Romain Migus. Bien entendu, ceci n’est possible que parce que la révolution bolivarienne n’a pas pu, malgré les efforts en ce sens du président défunt Hugo Chavez, développer un appareil productif industriel et agricole. Le passage d’une économie de rente à une économie productive implique aussi un changement culturel qu’il est difficile d’établir en une ou deux décennies. Même si la part de l’activité non pétrolière dans le PIB est en constante augmentation depuis 2003 et est sept fois supérieure à la part de l’économie pétrolière, cette dernière demeure la seule à générer les devises étrangères nécessaires aux importations. Le problème principal de l’activité non pétrolière au Venezuela est qu’elle est surtout fondée sur les services. La part de la production agricole reste minime et l’alimentation des Vénézuéliens est donc sujette aux importations qui se réalisent avec les devises. Cette crise exprime moins un rejet du modèle bolivarien que du système rentier et de la culture de la rente.
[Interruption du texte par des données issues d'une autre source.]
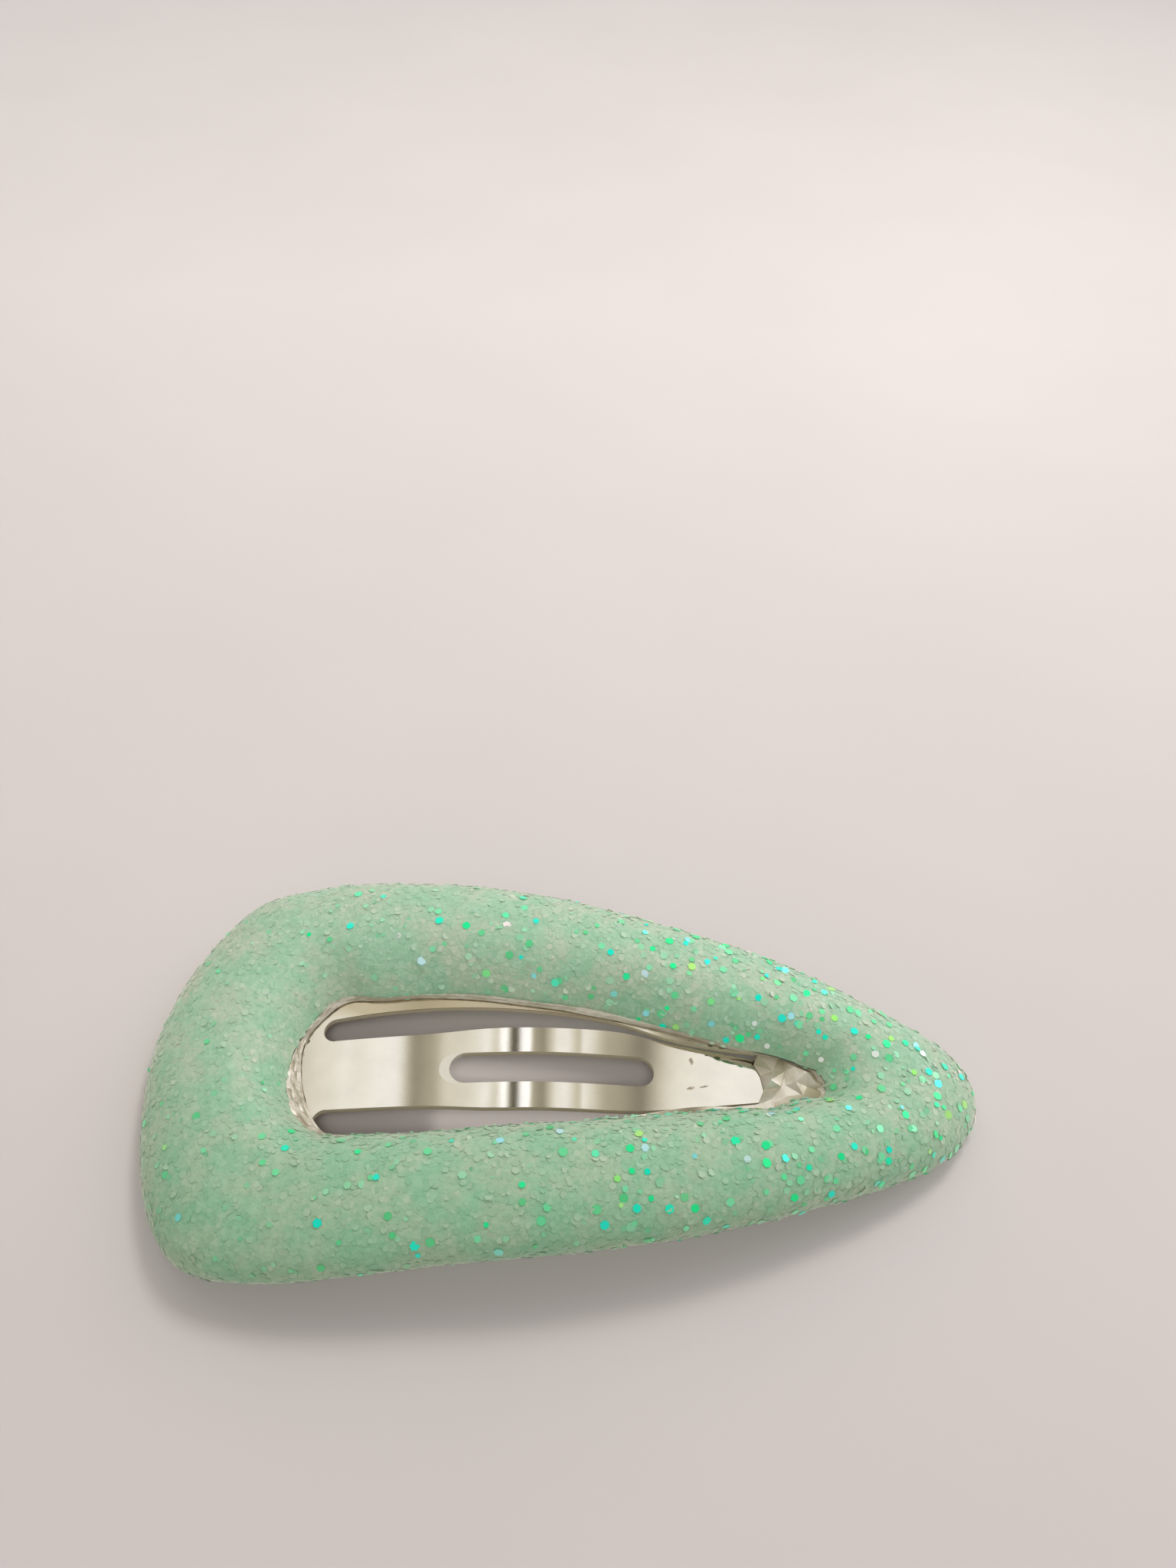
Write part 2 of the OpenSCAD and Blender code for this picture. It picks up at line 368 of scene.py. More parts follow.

Comment ce contexte économique a-t-il influencé les politiques d’inclusion sociale qui ont été la cheville ouvrière des succès électoraux du chavisme jusqu’à présent ?

Romain Migus. La réaction du gouvernement bolivarien face à cette crise économique est une leçon pour l’Europe néolibérale. Malgré la chute spectaculaire du budget de l’État, les programmes sociaux n’ont pas été amputés. L’État considère que ce ne sont pas les plus démunis qui doivent supporter le poids d´une crise dû à l’effondrement du cours du brut. D’où, d’ailleurs, le côté pernicieux de la guerre économique. La spéculation contre le bolivar (la monnaie nationale – NDLR) et la contrebande organisée ont été induites pour retourner cette tendance gouvernementale contre les plus humbles, et faire de leur vie un calvaire.

La majorité présidentielle peut-elle perdre les élections face à une opposition de droite ?

Romain Migus. En raison de la situation décrite précédemment, il est sûr que le chavisme affronte le scénario électoral le plus compliqué depuis son accession au pouvoir. Néanmoins, et à rebours de ce que la presse internationale nous annonce, le Parti socialiste unifié du Venezuela (Psuv) et ses alliés pourraient profiter du système électoral, qui attribue 70 % des postes de députés de manière nominale et 30 % à la proportionnelle. Fort d’une organisation politique efficace, le Psuv pourrait dégager une courte majorité de députés qui ne refléterait pas le pourcentage total 
de votes exprimés en sa faveur. Il ne s’agit pas d’une incohérence démocratique, la plupart des démocraties européennes fonctionnent ainsi, et peu de voix s’élèvent pour dénoncer un tel système. Dans ce cas, il est à craindre que l’opposition crie à la fraude et se lance dans une de ses aventures antidémocratiques dont elle a le secret.